The New York Times reported yesterday on a big Beethoven discovery -- a manuscript, in Beethoven's own hand, of his in-process transcription of the Grosse Fuge for piano four hands. If you're thinking, "Huh?" right about now, let the Times explain.
Any manuscript showing a composer's self-editing gives invaluable insight into his working methods, and this is a particularly rich example. Such second thoughts are particularly revealing in the case of Beethoven, who, never satisfied, honed his ideas brutally - unlike, say, Mozart, who was typically able to spill out a large score in nearly finished form.The "Grosse Fuge" -- German for big or grand (not "gross") fugue, or in my translation, "big, badass fugue," or in this translation from the Japanese, "large Hu moth" -- was originally written as the sixth and final movement of one of Beethoven's late string quartets. At the first performance of the quartet, the audience and critic reaction was a lot like yours, i.e., "Huh?" The late quartets are completely sublime music, but can be somewhat difficult to understand, and the fugue, which is a complex work on its own and lasts 15 to 20 minutes, made the quartet it was part of even more difficult. The publisher persuaded Beethoven to write a new sixth movement by offering to pay him to publish the fugue as a freestanding work.
What's more, this manuscript is among Beethoven's last, from the period when he was stone deaf. It not only depicts his thought processes at their most introspective and his working methods at their most intense, but also gives a sense of his concern for his legacy. The "Grosse Fuge," originally part of a string quartet, had been badly treated by a baffled public, and he was evidently eager to see it live on in a form in which music lovers could play it on their pianos at home.
As the Times points out, there's a continuing controversy today over whether the fugue should be restored to its original role as the final movement of the quartet. The pro and con arguments are amusing if you think of them as comparable to a disagreement between "original intent" (Raoul Berger) and "original meaning" (Justice Scalia). The "pro" view is that Beethoven thought the fugue should be part of the quartet and changed his mind for money, all the while insulting the fools who didn't understand it. The "con" view is that Beethoven agreed to substitute a new movement and that we are looking at Beethoven's final decision. I once asked a professional string quartet violinist what he thought, and he proceeded to mock the opening of the substitute sixth movement (bouncing octaves in the accompaniment) and told me that Beethoven wrote it to make fun of his foolish critics. I personally like the substitute movement and think the fugue should stand on its own.
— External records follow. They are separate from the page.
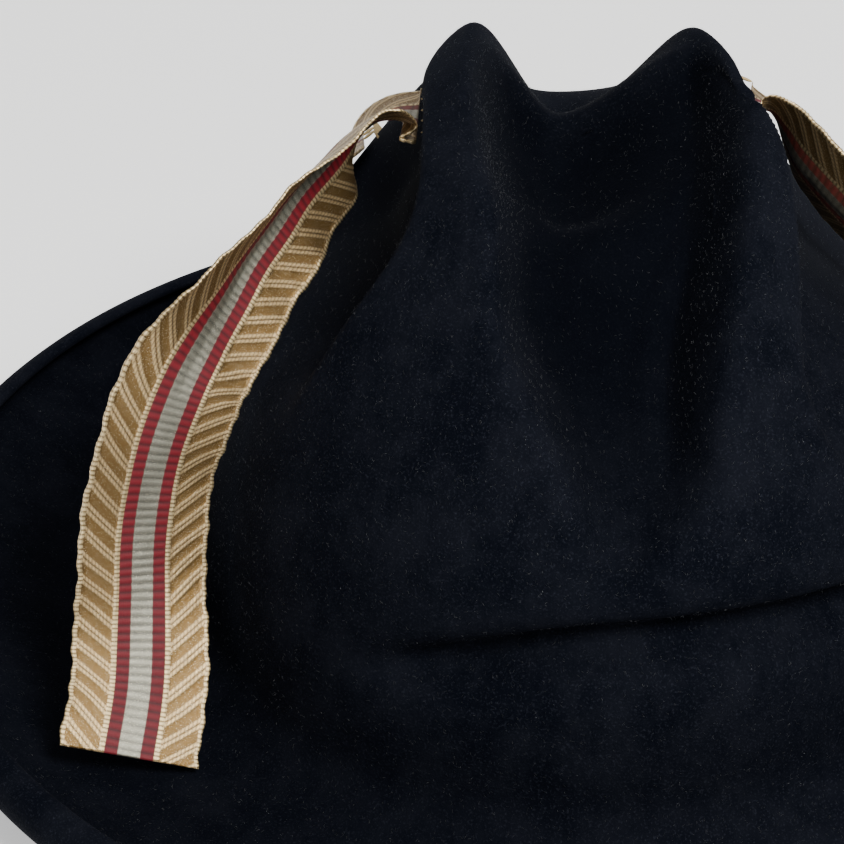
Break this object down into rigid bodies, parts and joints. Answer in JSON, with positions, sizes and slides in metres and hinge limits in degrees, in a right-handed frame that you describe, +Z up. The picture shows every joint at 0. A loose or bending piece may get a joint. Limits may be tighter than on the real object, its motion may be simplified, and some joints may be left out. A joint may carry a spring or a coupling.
{
  "type": "dented felt hat with woven ribbons",
  "caption": "Soft felt hat with a tall dented crown, a wide brim with a rolled edge, a leather sweatband, and woven metallic ribbons hanging from the side dents.",
  "frame": {"origin": "on the surface that the brim rests on, under the middle of the hat", "axes": "+X to the right as seen from the front, +Y from front to back, +Z up"},
  "size_m": [0.3318, 0.3579, 0.1445],
  "materials": {
    "felt": "brushed fur felt with a short soft nap",
    "leather": "smooth satin hat leather",
    "reed": "matt",
    "band_thread": "twisted cotton thread",
    "tape": "fine ribbed grosgrain",
    "ribbon": "woven metallic thread, striped",
    "tack_thread": "waxed thread"
  },
  "bodies": {
    "hat": {"felt_body": "felt", "sweatband": "leather", "sweatband_reed": "reed", "sweatband_stitches": "band_thread", "sweatband_seam_tape": "tape", "sweatband_bow": "tape", "left_ribbon_tacks": "tack_thread", "left_rear_ribbon_tacks": "tack_thread", "right_ribbon_tacks": "tack_thread"},
    "left_tail": {"left_ribbon": "ribbon"},
    "left_rear_tail": {"left_rear_ribbon": "ribbon"},
    "right_tail": {"right_ribbon": "ribbon"}
  },
  "joints": [
    {"name": "left_ribbon_lift", "type": "hinge", "parent": "hat", "child": "left_tail", "pos_m": [-0.0391, 0.017, 0.1254], "axis": [0.0018, 0.9988, -0.0499], "range_deg": [0, 25]},
    {"name": "left_rear_ribbon_lift", "type": "hinge", "parent": "hat", "child": "left_rear_tail", "pos_m": [-0.0525, 0.06, 0.0985], "axis": [-0.0326, 0.9497, -0.3113], "range_deg": [0, 40]},
    {"name": "right_ribbon_lift", "type": "hinge", "parent": "hat", "child": "right_tail", "pos_m": [0.0374, 0.025, 0.1246], "axis": [-0.1459, -0.9784, 0.1465], "range_deg": [0, 40]}
  ]
}
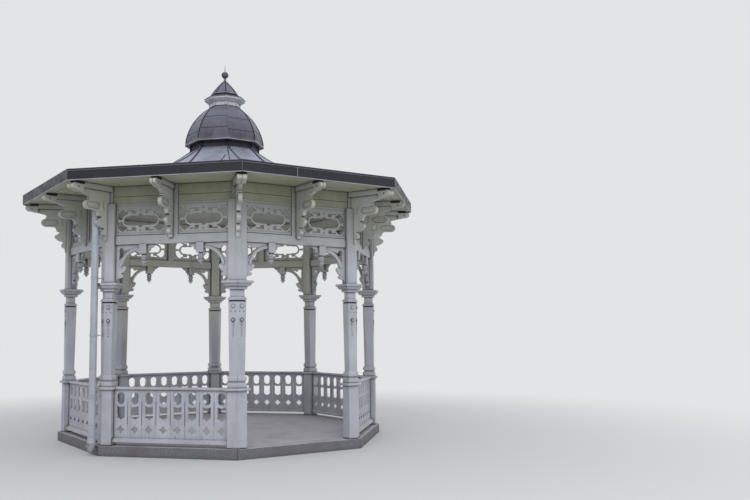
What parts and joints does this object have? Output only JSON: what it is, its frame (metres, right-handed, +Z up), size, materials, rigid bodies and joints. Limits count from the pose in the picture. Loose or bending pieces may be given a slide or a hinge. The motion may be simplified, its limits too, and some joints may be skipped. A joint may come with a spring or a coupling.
{
  "type": "bandstand",
  "caption": "Octagonal white timber bandstand with sawn fretwork, arches and pierced balustrades under a low sheet-metal roof with a small dome",
  "frame": {"origin": "bottom centre of the plinth, on the ground under the middle of the octagon", "axes": "+Z up through the finial, -Y out through the open entrance bay, +X to the right as one walks in"},
  "size_m": [6.566, 6.566, 6.7994],
  "materials": {
    "white_timber": "white oil paint on softwood, weathered",
    "kerb_stone": "fine-picked grey granite",
    "screed": "grey cement screed, worn",
    "soffit_paint": "cream paint on boards, greened",
    "fascia_metal": "dark coated sheet, seamed",
    "roof_metal": "weathered grey sheet with standing seams",
    "dome_metal": "brown-grey weathered sheet",
    "pipe_paint": "pale grey paint on sheet metal"
  },
  "bodies": {
    "root": {"plinth": "kerb_stone", "floor": "screed", "post_1": "white_timber", "post_2": "white_timber", "post_3": "white_timber", "post_4": "white_timber", "post_5": "white_timber", "post_6": "white_timber", "post_7": "white_timber", "post_8": "white_timber", "balustrade_1": "white_timber", "balustrade_2": "white_timber", "balustrade_3": "white_timber", "balustrade_4": "white_timber", "balustrade_5": "white_timber", "balustrade_6": "white_timber", "balustrade_7": "white_timber", "fretwork_1": "white_timber", "fretwork_2": "white_timber", "fretwork_3": "white_timber", "fretwork_4": "white_timber", "fretwork_5": "white_timber", "fretwork_6": "white_timber", "fretwork_7": "white_timber", "fretwork_8": "white_timber", "tie_beams": "white_timber", "arches": "white_timber", "pendants": "white_timber", "corner_brackets": "white_timber", "side_brackets": "white_timber", "rafter_ends": "white_timber", "eaves_band": "white_timber", "soffit": "soffit_paint", "ceiling": "soffit_paint", "fascia": "fascia_metal", "roof": "roof_metal", "roof_sweep": "roof_metal", "roof_neck": "roof_metal", "dome": "dome_metal", "lantern_drum": "white_timber", "lantern_cornice": "white_timber", "lantern_cap": "dome_metal", "finial": "dome_metal", "downpipe": "pipe_paint"}
  },
  "joints": []
}
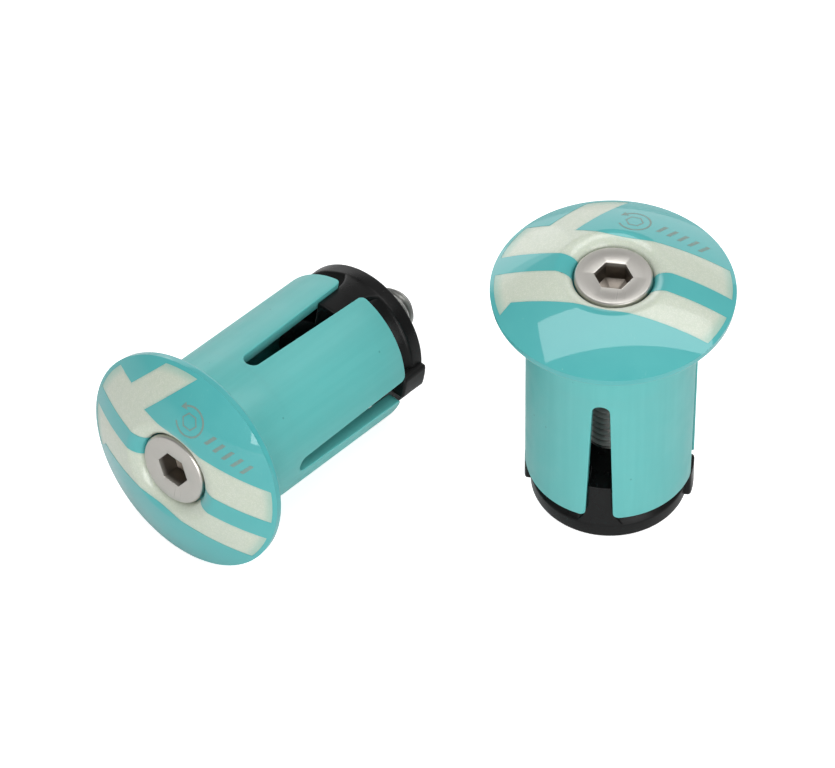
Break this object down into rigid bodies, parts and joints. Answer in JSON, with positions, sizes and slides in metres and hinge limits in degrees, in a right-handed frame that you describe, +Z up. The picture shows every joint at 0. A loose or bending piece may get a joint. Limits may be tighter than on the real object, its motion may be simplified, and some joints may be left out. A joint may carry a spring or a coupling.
{
  "type": "bar end plugs",
  "caption": "Pair of handlebar end plugs: domed caps on slotted sleeves that a wedge and bolt spread inside the bar end.",
  "frame": {"origin": "middle of the pair's footprint on the surface they stand and lie on", "axes": "+X from the lying plug towards the standing one, +Z up"},
  "size_m": [0.0776, 0.0446, 0.0442],
  "materials": {
    "cap_teal": "glossy moulded plastic, teal",
    "glow_inlay": "slightly translucent cream inlay, fine speckle",
    "sleeve_teal": "satin moulded plastic, teal",
    "bolt_nickel": "satin nickel plate",
    "wedge_black": "black moulded plastic, soft sheen",
    "nut_steel": "zinc plate"
  },
  "bodies": {
    "standing_shell": {"standing_cap": "cap_teal", "standing_glow_inlay_upper": "glow_inlay", "standing_glow_inlay_lower": "glow_inlay", "standing_sleeve_collar": "sleeve_teal"},
    "standing_bolt": {"standing_bolt": "bolt_nickel"},
    "standing_wedge": {"standing_wedge": "wedge_black", "standing_captive_nut": "nut_steel"},
    "standing_finger_1": {"standing_finger_1": "sleeve_teal"},
    "standing_finger_2": {"standing_finger_2": "sleeve_teal"},
    "standing_finger_3": {"standing_finger_3": "sleeve_teal"},
    "standing_finger_4": {"standing_finger_4": "sleeve_teal"},
    "lying_shell": {"lying_cap": "cap_teal", "lying_glow_inlay_upper": "glow_inlay", "lying_glow_inlay_lower": "glow_inlay", "lying_sleeve_collar": "sleeve_teal"},
    "lying_bolt": {"lying_bolt": "bolt_nickel"},
    "lying_wedge": {"lying_wedge": "wedge_black", "lying_captive_nut": "nut_steel"},
    "lying_finger_1": {"lying_finger_1": "sleeve_teal"},
    "lying_finger_2": {"lying_finger_2": "sleeve_teal"},
    "lying_finger_3": {"lying_finger_3": "sleeve_teal"},
    "lying_finger_4": {"lying_finger_4": "sleeve_teal"}
  },
  "joints": [
    {"name": "standing_bolt_turn", "type": "hinge", "parent": "standing_shell", "child": "standing_bolt", "pos_m": [0.0242, -0.00767, 0.0412], "axis": [0, 0, -1], "range_deg": [0, 721]},
    {"name": "standing_wedge_slide", "type": "slide", "parent": "standing_shell", "child": "standing_wedge", "axis": [0, 0, 1], "range_m": [0, 0.002]},
    {"name": "standing_finger_1_flex", "type": "hinge", "parent": "standing_shell", "child": "standing_finger_1", "pos_m": [0.03192, -0.00216, 0.03037], "axis": [0.5807, -0.8141, 0], "range_deg": [0, 2.98]},
    {"name": "standing_finger_2_flex", "type": "hinge", "parent": "standing_shell", "child": "standing_finger_2", "pos_m": [0.01869, 0.00005, 0.03037], "axis": [0.8141, 0.5807, 0], "range_deg": [0, 2.98]},
    {"name": "standing_finger_3_flex", "type": "hinge", "parent": "standing_shell", "child": "standing_finger_3", "pos_m": [0.01647, -0.01318, 0.03037], "axis": [-0.5807, 0.8141, 0], "range_deg": [0, 2.98]},
    {"name": "standing_finger_4_flex", "type": "hinge", "parent": "standing_shell", "child": "standing_finger_4", "pos_m": [0.0297, -0.01539, 0.03037], "axis": [-0.8141, -0.5807, 0], "range_deg": [0, 2.98]},
    {"name": "pair_spread", "type": "slide", "parent": "standing_shell", "child": "lying_shell", "axis": [-1, 0, 0], "range_m": [0, 0.05]},
    {"name": "lying_bolt_turn", "type": "hinge", "parent": "lying_shell", "child": "lying_bolt", "pos_m": [-0.02761, -0.01007, 0.01458], "axis": [0.6407, 0.7528, -0.1511], "range_deg": [0, 721]},
    {"name": "lying_wedge_slide", "type": "slide", "parent": "lying_shell", "child": "lying_wedge", "axis": [-0.6407, -0.7528, 0.1511], "range_m": [0, 0.002]},
    {"name": "lying_finger_1_flex", "type": "hinge", "parent": "lying_shell", "child": "lying_finger_1", "pos_m": [-0.01462, -0.00584, 0.01911], "axis": [0.4268, -0.5128, -0.7449], "range_deg": [0, 2.98]},
    {"name": "lying_finger_2_flex", "type": "hinge", "parent": "lying_shell", "child": "lying_finger_2", "pos_m": [-0.02472, 0.00294, 0.02001], "axis": [0.6383, -0.4127, 0.6498], "range_deg": [0, 2.98]},
    {"name": "lying_finger_3_flex", "type": "hinge", "parent": "lying_shell", "child": "lying_finger_3", "pos_m": [-0.02672, 0.00199, 0.00678], "axis": [-0.4268, 0.5128, 0.7449], "range_deg": [0, 2.98]},
    {"name": "lying_finger_4_flex", "type": "hinge", "parent": "lying_shell", "child": "lying_finger_4", "pos_m": [-0.01662, -0.00679, 0.00588], "axis": [-0.6383, 0.4127, -0.6498], "range_deg": [0, 2.98]}
  ],
  "couplings": [
    {"joint": "standing_bolt_turn", "follows": "standing_wedge_slide", "rad_per_m": 6283.2},
    {"joint": "standing_finger_1_flex", "follows": "standing_wedge_slide", "rad_per_m": 25.918},
    {"joint": "standing_finger_2_flex", "follows": "standing_wedge_slide", "rad_per_m": 25.918},
    {"joint": "standing_finger_3_flex", "follows": "standing_wedge_slide", "rad_per_m": 25.918},
    {"joint": "standing_finger_4_flex", "follows": "standing_wedge_slide", "rad_per_m": 25.918},
    {"joint": "lying_bolt_turn", "follows": "lying_wedge_slide", "rad_per_m": 6283.2},
    {"joint": "lying_finger_1_flex", "follows": "lying_wedge_slide", "rad_per_m": 25.918},
    {"joint": "lying_finger_2_flex", "follows": "lying_wedge_slide", "rad_per_m": 25.918},
    {"joint": "lying_finger_3_flex", "follows": "lying_wedge_slide", "rad_per_m": 25.918},
    {"joint": "lying_finger_4_flex", "follows": "lying_wedge_slide", "rad_per_m": 25.918}
  ]
}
The fugue is a complex work, not a strict fugue like Bach's -- Beethoven rarely if ever wrote fugues according to the book -- but more of a free-flowing effort in several shorter movements. Here is a MIDI version for "string quartet," but I would encourage you to listen to the real thing. (By the way, here's a MIDI version of the transcription for piano four hands.) Segments of the fugue are almost inconceivable in music written in the 1820s, with harmonic clashes that presage the polytonal and atonal music of almost a century later. And even the more traditionally tonal majority of the fugue has an energy to it that verges on musical violence. It really is an amazing composition.
The Times article quotes some musicologists about the fugue:
Like Ms. Carbo, musicologists sounded stunned when read a description of the manuscript by Sotheby's, which will auction it on Dec. 1 in London. "Wow! Oh my God!" said Lewis Lockwood, a musicology professor at Harvard University and a Beethoven biographer. "This is big. This is very big."So when you go into your local CD store to buy a copy, make sure you ask for Beethoven's "Big Badass Fugue" or, better yet, his "Large Hu Moth."
Indeed it is.
Above all, it may shed light on Beethoven's conception of the "Grosse Fuge," a work with almost mythical status in the music world, variously described by historians as a "leviathan," a "symphonic poem" and an achievement on the scale of the finale of his Ninth Symphony and Bach's "Art of Fugue."
UPDATE (12/1): The manuscript sold for $1.72 million to an anonymous buyer.
UPDATE (3/1): The anonymous buyer turns out to be Bruce Kovner, who donated it and other manuscripts to Juilliard.